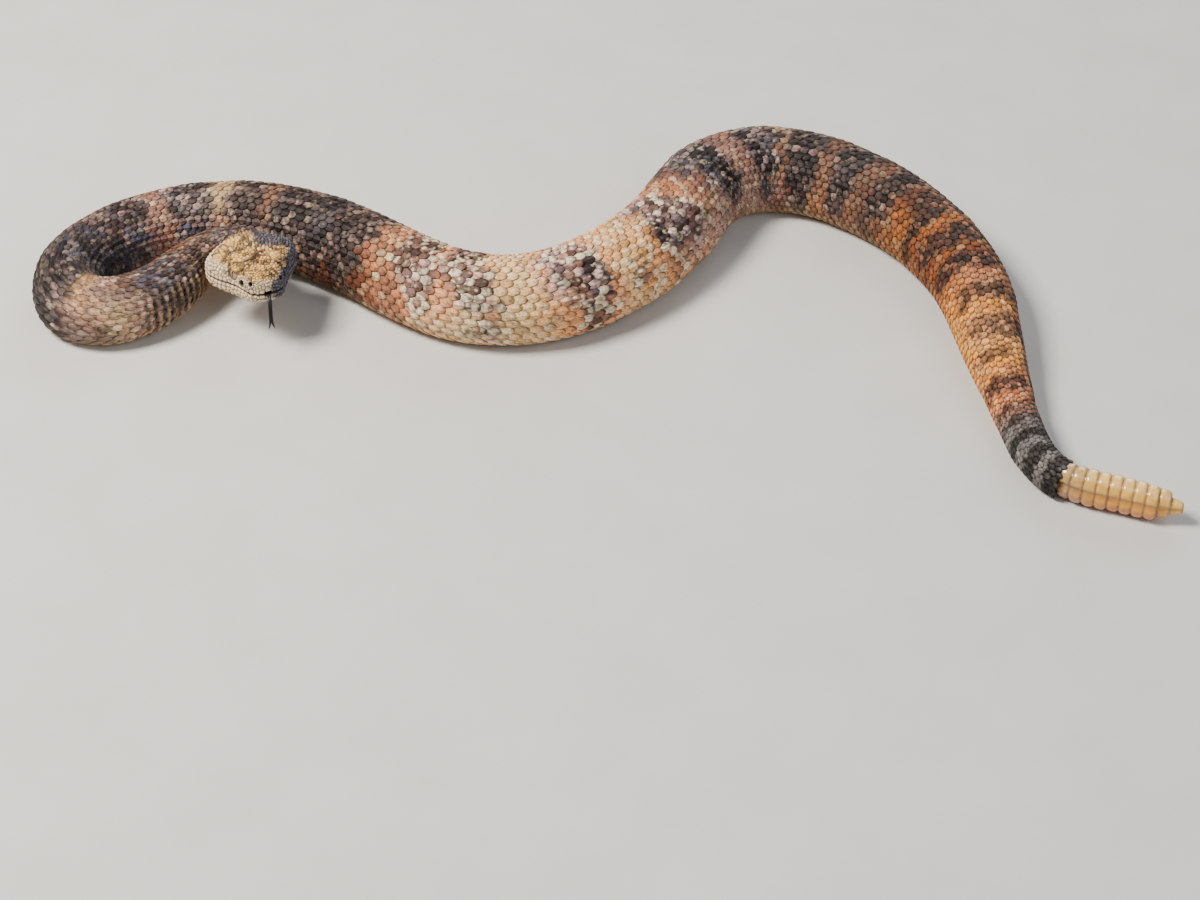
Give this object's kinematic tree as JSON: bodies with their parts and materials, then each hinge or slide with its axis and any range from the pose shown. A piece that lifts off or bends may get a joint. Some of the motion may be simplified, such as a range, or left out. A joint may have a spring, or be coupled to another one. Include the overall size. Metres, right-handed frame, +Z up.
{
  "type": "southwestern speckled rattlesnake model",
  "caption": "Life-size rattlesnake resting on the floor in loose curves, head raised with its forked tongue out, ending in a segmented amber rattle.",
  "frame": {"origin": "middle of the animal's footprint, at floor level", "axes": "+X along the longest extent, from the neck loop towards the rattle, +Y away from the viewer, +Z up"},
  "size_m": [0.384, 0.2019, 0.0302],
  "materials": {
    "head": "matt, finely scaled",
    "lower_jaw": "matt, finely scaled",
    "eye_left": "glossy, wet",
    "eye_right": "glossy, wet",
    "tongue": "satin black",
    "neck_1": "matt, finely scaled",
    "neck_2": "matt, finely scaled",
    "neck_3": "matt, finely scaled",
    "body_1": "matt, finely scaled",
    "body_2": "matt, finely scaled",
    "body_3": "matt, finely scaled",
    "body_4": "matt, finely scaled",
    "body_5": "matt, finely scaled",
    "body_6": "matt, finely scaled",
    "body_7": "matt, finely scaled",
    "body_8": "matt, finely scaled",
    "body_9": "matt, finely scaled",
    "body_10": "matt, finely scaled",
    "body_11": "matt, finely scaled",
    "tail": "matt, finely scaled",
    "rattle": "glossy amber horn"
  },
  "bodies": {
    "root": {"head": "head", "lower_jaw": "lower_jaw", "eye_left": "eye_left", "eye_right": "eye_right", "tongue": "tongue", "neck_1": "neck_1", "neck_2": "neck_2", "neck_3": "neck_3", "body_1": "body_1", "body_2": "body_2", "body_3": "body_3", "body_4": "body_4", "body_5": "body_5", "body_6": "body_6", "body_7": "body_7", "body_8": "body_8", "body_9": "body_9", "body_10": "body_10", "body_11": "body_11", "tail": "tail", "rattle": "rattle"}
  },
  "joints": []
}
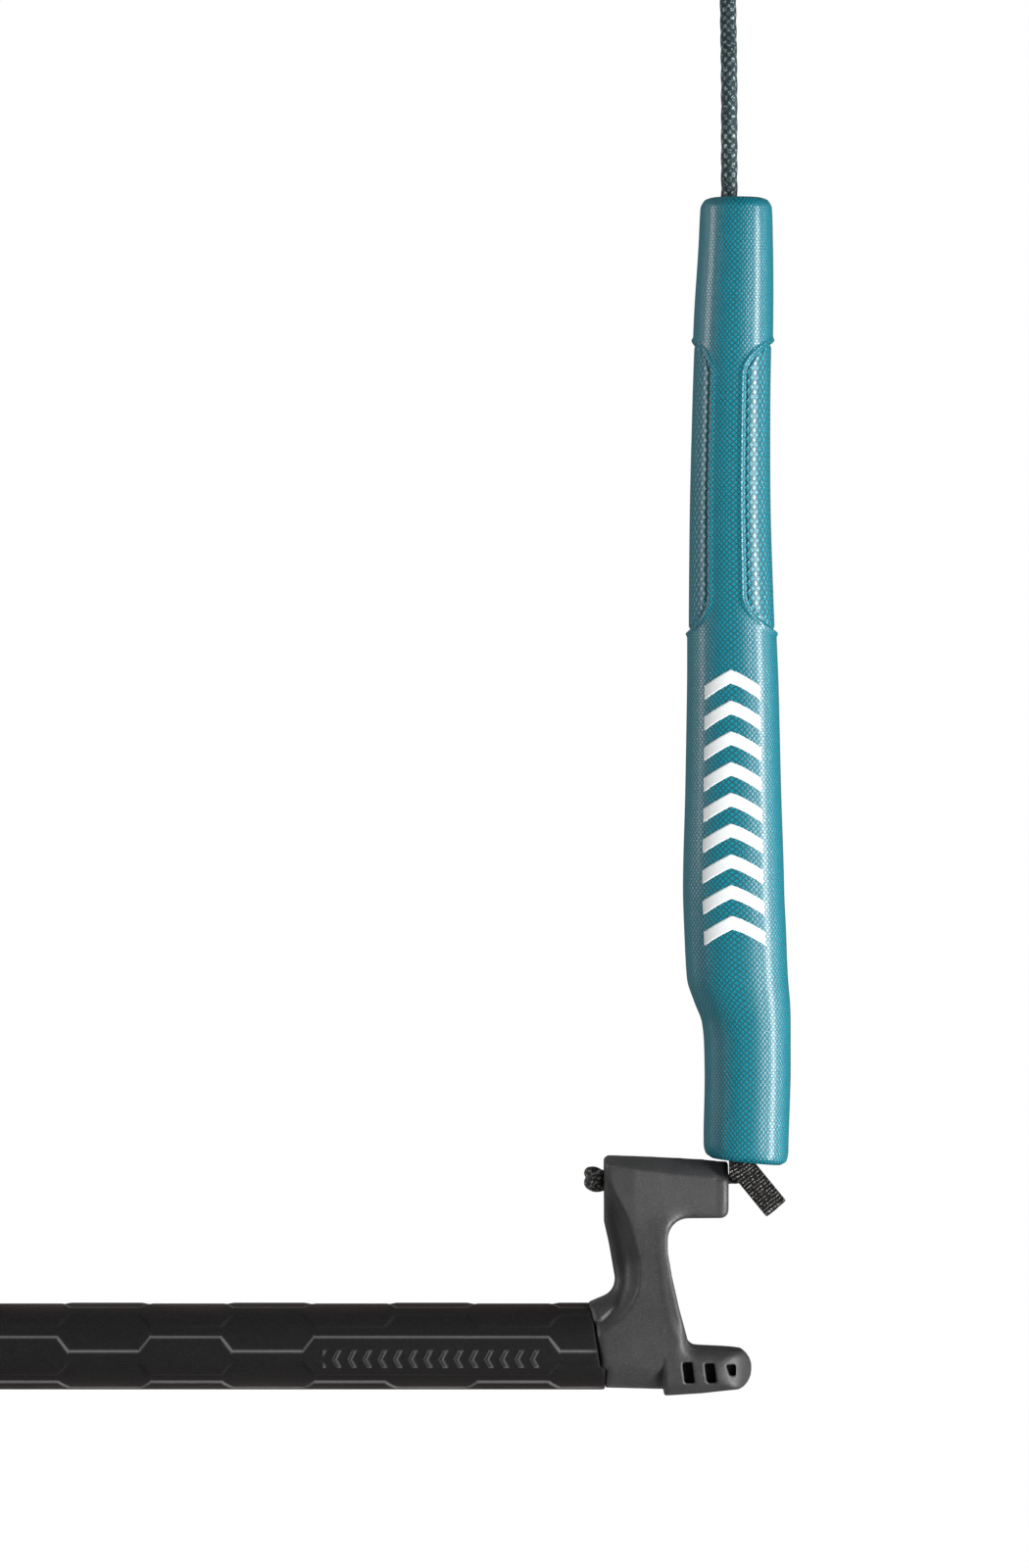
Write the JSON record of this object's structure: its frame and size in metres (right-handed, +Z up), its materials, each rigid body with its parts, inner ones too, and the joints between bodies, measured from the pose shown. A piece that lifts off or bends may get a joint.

□ □ □ □

THE EXERCISE: Return each line that includes "JSON".

TASK SOLUTION:
Give this object's kinematic tree as JSON: bodies with their parts and materials, then each hinge or slide with its axis and any range from the pose shown. A piece that lifts off or bends may get a joint. Some of the motion may be simplified, such as a range, or left out. A joint may have a spring, or be coupled to another one. Include the overall size. Metres, right-handed frame, +Z up.
Write the JSON record of this object's structure: its frame and size in metres (right-handed, +Z up), its materials, each rigid body with its parts, inner ones too, and the joints between bodies, measured from the pose shown. A piece that lifts off or bends may get a joint.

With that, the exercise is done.